>> Start RECORDS PROVIDED
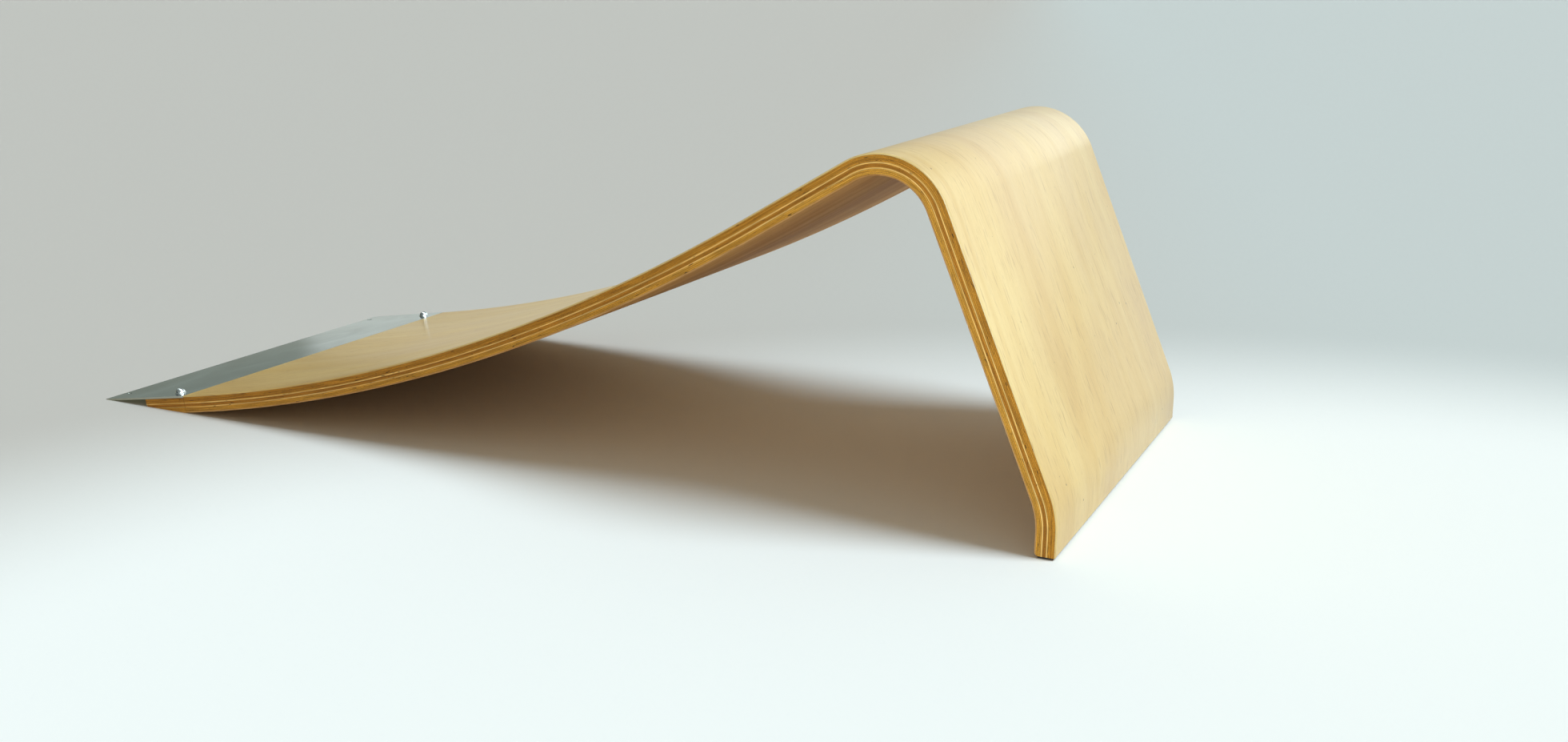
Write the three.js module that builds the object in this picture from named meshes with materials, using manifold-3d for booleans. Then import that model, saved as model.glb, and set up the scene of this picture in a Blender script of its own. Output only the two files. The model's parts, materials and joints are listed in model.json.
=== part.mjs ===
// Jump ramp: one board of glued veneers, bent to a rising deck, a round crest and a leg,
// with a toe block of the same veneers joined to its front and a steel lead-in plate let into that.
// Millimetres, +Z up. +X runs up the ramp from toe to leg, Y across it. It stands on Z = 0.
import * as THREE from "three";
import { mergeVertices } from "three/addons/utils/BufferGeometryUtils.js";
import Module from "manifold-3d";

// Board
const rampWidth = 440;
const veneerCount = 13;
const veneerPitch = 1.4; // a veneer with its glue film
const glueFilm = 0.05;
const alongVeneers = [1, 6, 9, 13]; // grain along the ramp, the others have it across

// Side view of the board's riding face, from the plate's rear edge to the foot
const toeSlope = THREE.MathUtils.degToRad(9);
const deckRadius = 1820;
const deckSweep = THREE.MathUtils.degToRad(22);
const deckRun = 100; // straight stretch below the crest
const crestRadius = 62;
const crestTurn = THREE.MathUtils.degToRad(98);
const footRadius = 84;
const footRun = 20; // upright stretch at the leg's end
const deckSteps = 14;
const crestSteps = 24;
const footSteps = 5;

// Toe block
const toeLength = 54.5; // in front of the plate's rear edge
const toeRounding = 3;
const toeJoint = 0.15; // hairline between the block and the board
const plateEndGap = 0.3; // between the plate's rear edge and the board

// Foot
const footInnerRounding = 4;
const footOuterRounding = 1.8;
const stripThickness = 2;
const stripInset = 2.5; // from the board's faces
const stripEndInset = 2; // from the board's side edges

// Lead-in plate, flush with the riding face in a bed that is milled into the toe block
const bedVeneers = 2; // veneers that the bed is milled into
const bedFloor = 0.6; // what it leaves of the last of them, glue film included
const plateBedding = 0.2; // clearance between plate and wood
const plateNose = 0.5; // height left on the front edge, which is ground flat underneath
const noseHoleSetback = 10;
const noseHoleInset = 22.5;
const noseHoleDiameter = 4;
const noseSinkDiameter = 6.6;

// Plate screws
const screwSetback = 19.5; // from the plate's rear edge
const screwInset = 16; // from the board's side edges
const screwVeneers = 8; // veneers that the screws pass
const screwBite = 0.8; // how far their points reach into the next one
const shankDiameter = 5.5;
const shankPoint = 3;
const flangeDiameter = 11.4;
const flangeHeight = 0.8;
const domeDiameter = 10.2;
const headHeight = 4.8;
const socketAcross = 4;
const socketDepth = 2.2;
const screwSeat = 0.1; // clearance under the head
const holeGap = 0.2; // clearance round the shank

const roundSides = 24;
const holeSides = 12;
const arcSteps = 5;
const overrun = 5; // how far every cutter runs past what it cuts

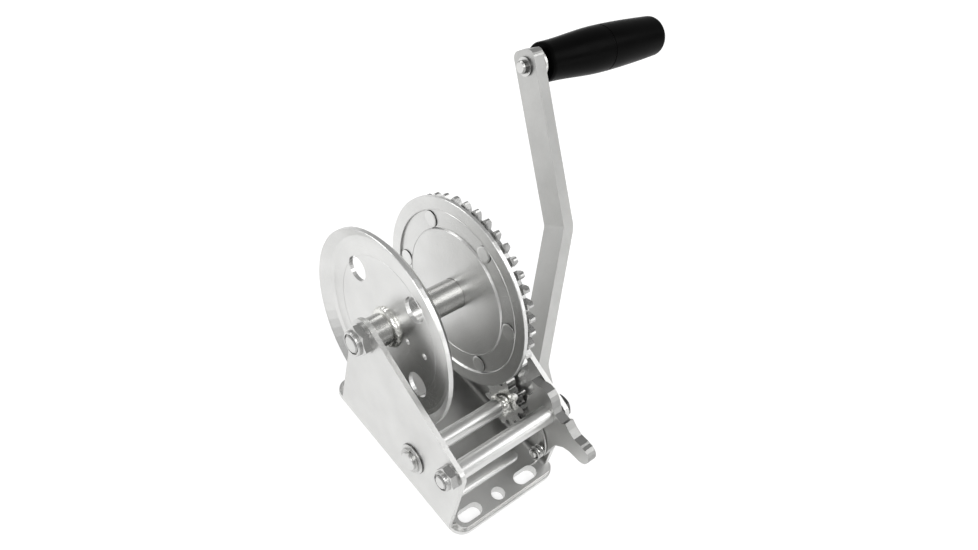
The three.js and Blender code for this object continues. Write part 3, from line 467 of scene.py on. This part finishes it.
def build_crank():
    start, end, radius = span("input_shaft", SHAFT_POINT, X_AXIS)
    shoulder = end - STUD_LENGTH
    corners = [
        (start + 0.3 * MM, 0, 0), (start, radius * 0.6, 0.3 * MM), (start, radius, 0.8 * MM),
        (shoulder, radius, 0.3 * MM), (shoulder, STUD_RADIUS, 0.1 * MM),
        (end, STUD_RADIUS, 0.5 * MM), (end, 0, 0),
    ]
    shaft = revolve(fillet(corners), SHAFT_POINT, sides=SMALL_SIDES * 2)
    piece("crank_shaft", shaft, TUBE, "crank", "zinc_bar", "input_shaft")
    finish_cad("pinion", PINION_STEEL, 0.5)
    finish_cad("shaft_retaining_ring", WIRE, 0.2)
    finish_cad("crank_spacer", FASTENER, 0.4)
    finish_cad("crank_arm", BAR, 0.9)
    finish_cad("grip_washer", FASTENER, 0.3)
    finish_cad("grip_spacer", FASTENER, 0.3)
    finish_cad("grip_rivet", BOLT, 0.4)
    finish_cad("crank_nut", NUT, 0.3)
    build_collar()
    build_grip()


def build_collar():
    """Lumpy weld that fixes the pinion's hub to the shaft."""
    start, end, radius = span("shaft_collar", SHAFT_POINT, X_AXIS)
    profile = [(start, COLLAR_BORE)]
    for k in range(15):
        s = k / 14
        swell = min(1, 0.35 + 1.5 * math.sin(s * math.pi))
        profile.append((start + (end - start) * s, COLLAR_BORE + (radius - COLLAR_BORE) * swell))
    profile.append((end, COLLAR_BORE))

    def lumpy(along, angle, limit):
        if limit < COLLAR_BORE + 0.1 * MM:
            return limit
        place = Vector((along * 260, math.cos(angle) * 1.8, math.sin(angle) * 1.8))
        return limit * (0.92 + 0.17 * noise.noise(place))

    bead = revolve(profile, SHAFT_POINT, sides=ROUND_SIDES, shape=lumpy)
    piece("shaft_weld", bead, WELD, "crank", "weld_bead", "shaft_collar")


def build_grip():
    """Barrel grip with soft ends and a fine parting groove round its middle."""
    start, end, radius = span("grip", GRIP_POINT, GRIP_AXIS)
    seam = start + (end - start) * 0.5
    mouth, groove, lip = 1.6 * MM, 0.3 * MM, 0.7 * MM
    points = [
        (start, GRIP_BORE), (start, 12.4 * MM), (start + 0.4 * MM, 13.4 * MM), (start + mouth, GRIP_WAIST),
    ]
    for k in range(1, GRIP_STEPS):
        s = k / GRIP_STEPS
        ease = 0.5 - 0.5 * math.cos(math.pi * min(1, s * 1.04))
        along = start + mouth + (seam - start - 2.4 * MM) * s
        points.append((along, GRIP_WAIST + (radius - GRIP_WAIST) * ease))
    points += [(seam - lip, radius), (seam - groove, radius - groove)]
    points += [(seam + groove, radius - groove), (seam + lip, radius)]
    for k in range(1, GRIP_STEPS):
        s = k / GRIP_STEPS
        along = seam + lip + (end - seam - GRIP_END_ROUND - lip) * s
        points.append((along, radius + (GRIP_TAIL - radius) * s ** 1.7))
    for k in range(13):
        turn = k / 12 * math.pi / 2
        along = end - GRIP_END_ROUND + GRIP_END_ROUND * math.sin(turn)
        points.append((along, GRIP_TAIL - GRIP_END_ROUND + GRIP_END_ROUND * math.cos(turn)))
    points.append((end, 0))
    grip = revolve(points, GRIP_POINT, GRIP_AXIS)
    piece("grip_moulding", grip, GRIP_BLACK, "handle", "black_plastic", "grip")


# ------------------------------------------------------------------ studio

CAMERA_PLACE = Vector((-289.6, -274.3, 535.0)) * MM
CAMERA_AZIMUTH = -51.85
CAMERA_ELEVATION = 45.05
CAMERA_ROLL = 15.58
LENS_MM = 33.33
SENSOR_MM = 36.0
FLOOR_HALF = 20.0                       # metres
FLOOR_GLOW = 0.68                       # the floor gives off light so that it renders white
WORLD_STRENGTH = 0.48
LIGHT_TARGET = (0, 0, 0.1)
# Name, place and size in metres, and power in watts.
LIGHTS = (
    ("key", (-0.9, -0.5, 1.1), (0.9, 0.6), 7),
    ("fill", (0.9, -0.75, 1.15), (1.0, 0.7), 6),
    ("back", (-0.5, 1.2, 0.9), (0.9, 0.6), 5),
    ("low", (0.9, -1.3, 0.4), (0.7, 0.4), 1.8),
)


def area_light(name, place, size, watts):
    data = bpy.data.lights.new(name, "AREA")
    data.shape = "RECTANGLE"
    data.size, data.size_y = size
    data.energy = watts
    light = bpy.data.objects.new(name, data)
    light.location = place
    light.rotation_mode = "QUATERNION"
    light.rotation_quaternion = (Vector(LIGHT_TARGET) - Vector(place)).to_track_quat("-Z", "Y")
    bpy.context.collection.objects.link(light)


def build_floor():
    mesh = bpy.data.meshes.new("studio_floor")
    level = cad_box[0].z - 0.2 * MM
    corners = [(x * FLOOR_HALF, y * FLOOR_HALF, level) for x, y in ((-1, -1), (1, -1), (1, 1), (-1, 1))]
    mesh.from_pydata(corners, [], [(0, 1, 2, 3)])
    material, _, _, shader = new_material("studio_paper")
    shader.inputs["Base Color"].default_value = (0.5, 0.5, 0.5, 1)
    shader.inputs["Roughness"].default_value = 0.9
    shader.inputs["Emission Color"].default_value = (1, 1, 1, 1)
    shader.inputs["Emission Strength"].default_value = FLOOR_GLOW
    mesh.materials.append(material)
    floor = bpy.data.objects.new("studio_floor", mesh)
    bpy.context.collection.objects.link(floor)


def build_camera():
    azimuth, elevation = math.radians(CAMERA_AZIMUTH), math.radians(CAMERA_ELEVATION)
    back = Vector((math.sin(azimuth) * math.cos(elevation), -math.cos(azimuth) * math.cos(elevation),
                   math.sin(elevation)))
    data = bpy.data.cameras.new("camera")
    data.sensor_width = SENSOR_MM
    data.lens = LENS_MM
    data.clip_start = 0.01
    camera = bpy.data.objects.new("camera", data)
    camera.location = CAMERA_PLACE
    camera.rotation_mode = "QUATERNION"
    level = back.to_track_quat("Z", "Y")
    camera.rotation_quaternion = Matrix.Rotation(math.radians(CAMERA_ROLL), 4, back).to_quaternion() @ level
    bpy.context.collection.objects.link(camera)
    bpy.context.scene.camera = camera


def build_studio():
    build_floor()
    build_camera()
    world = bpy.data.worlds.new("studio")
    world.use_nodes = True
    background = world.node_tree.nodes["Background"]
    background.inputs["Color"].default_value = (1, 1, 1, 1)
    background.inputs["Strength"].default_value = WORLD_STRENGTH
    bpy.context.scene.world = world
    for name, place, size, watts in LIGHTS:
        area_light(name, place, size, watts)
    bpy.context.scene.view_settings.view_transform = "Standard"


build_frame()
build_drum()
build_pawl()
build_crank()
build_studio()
>> End RECORDS PROVIDED
(WRITTEN TASK):
Return a word-for-word copy of the lines from the beginning of the listing to the line holding "const alongVeneers = [1, 6, 9, 13];", both kept.

(RESULT):
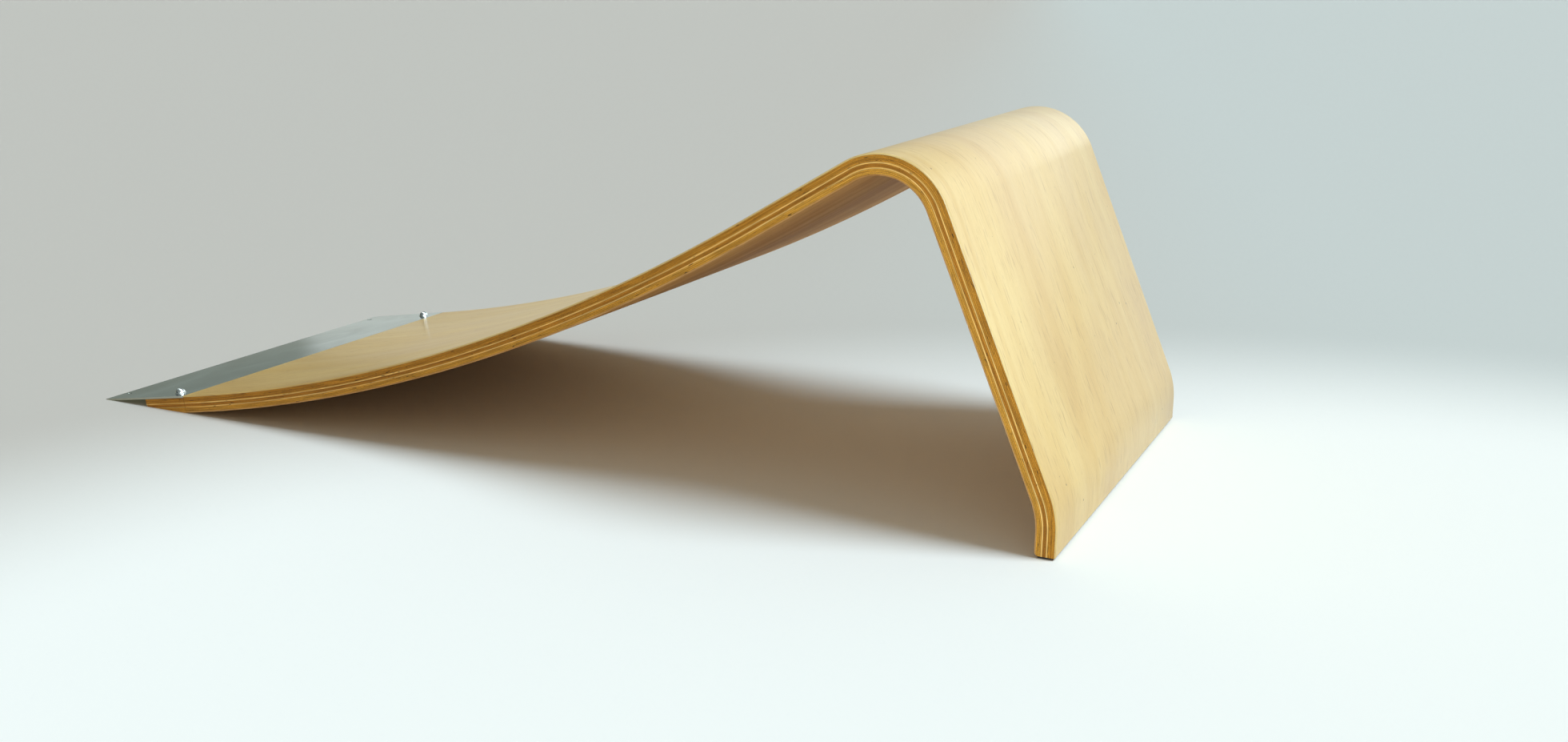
Write the three.js module that builds the object in this picture from named meshes with materials, using manifold-3d for booleans. Then import that model, saved as model.glb, and set up the scene of this picture in a Blender script of its own. Output only the two files. The model's parts, materials and joints are listed in model.json.
=== part.mjs ===
// Jump ramp: one board of glued veneers, bent to a rising deck, a round crest and a leg,
// with a toe block of the same veneers joined to its front and a steel lead-in plate let into that.
// Millimetres, +Z up. +X runs up the ramp from toe to leg, Y across it. It stands on Z = 0.
import * as THREE from "three";
import { mergeVertices } from "three/addons/utils/BufferGeometryUtils.js";
import Module from "manifold-3d";

// Board
const rampWidth = 440;
const veneerCount = 13;
const veneerPitch = 1.4; // a veneer with its glue film
const glueFilm = 0.05;
const alongVeneers = [1, 6, 9, 13]; // grain along the ramp, the others have it across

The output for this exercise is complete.